Step A: Resolve month registries involved

  • If range is within one month → query one registry.
  • If range spans months → query each month registry, then merge results.

Step B: Registry returns shards overlapping time range

Registry filters shards by overlap:

  • shard.maxTimestampMs >= from && shard.minTimestampMs <= to

Returns shard ids ordered by time.

Step C: Fetch pages from shard(s)

Inside shard:

  • use storage.list over usage:log: keys with:
    • start = usage:log:<from>
    • end = usage:log:<to>:\uffff
    • limit = 500..1000

If multiple shards are involved:

  • fetch from newest shards first for “recent logs” UX, or
  • fetch from all shards and merge-sort by timestamp.

Pragmatic recommendation: return newest-first and keep per-request work bounded (don’t fan out to 20 shards in one API call).


6. Delete Path (By Time Range / By User)

Delete by time range

  • Registry returns shards overlapping the range.
  • Worker calls shard delete operation in batches.
  • Shard deletes via storage.list({ start, end, limit }) + batch delete.

Delete by user (with index keys)

  • Registry returns relevant shards (by time range; or all shards in month).
  • Shard deletes using user index prefix:
    • list usage:user:<userId>: in range
    • delete index keys + primary keys

Helper reference: apps/worker/src/lib/services/cache/usage/delete.ts implements the planned batch deletion algorithm (time range + user index).

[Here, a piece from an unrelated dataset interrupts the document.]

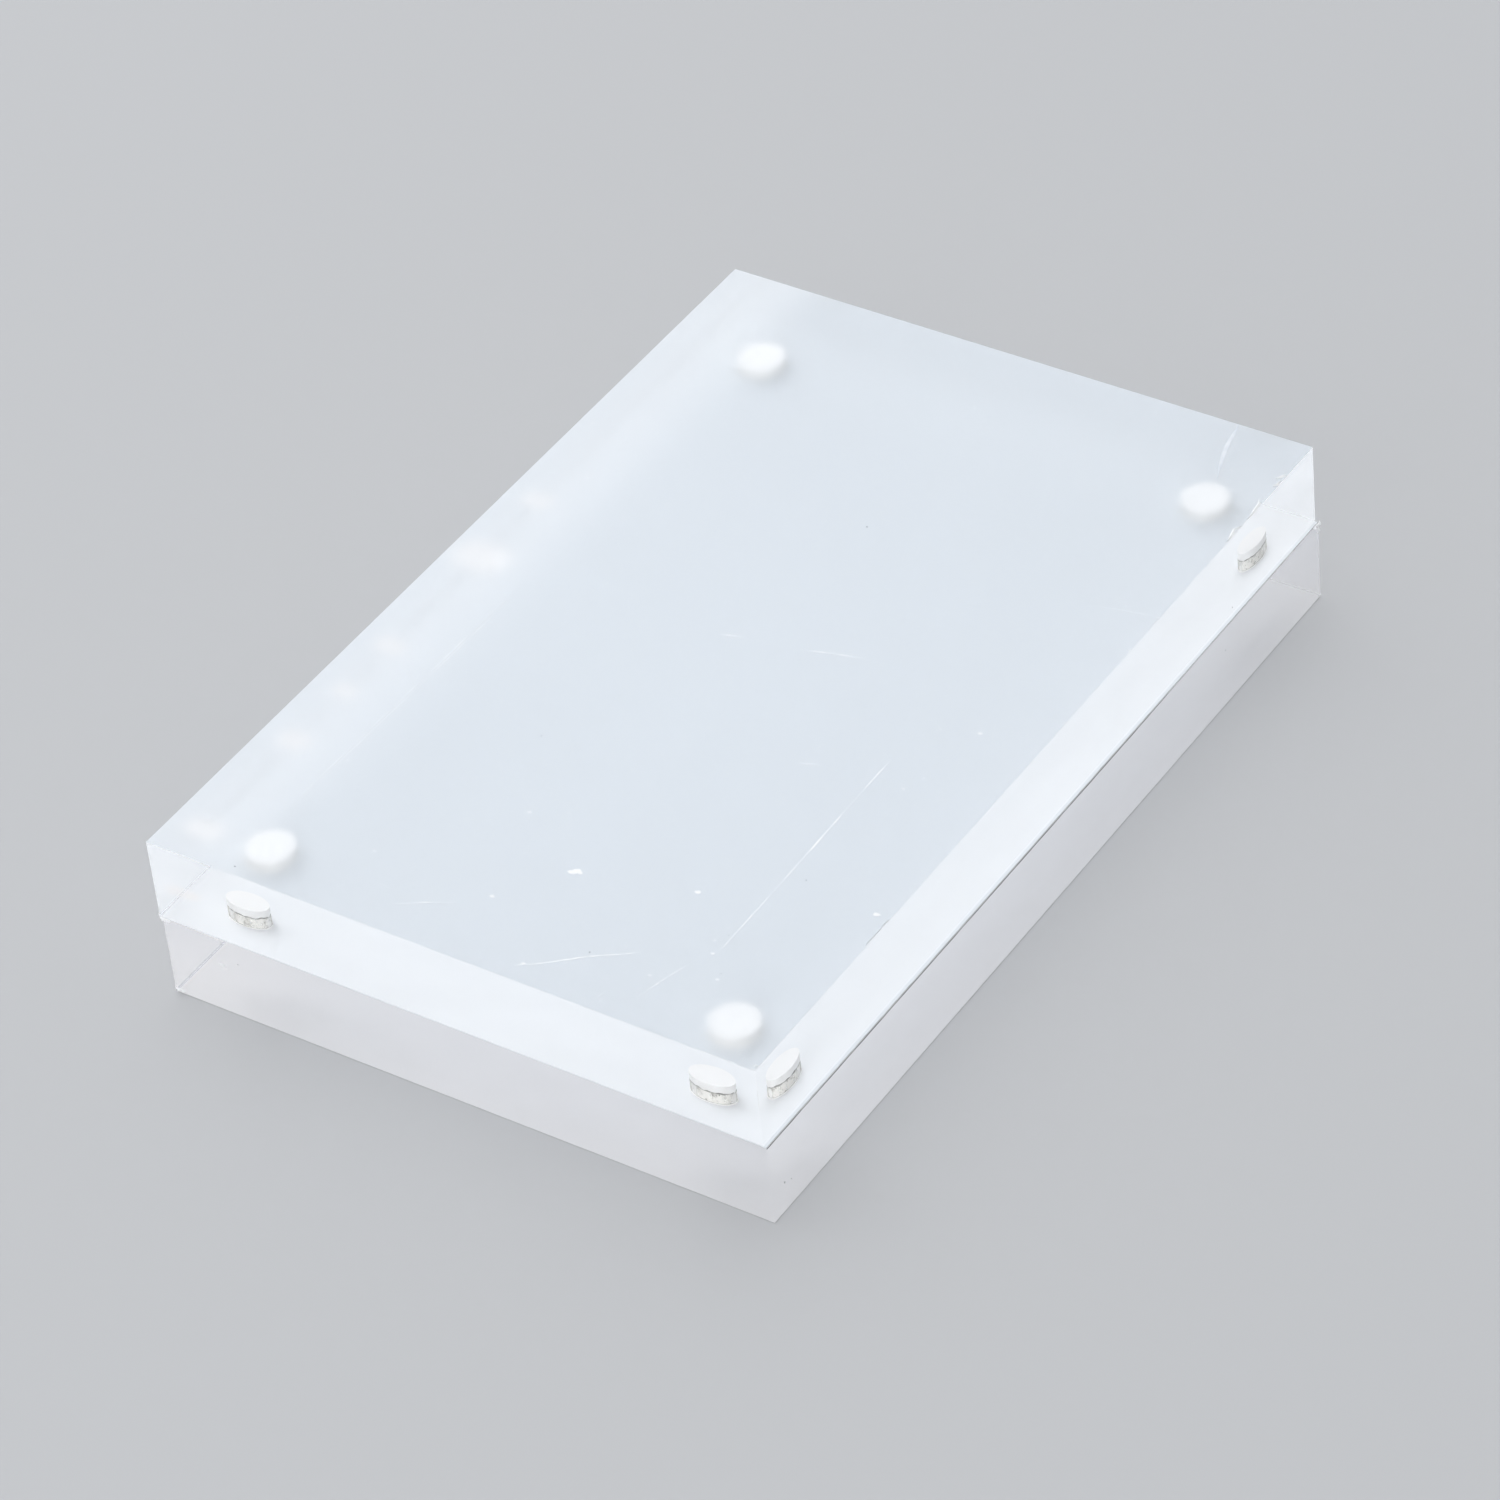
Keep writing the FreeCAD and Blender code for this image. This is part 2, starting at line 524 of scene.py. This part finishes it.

7. Why This Counts as “Sharding Rule for Logs”

Yes — this is the sharding rule:

  • Month routing is deterministic by registry name: <mainInstanceName>:<YYYY-MM>.
  • Shard selection within a month is controlled by the registry’s active shard pointer and rotation thresholds.
  • Reads/deletes use registry metadata to target only shards overlapping the time range, keeping work bounded.

8. Security and Privacy Notes (University Target)

  • Treat IP/location as personal data; keep fields minimal.
  • Prefer coarse location (country/region/city) over precise location.
  • Retention: keep detailed logs for a short period (e.g. 30–90 days), then delete/anonymize.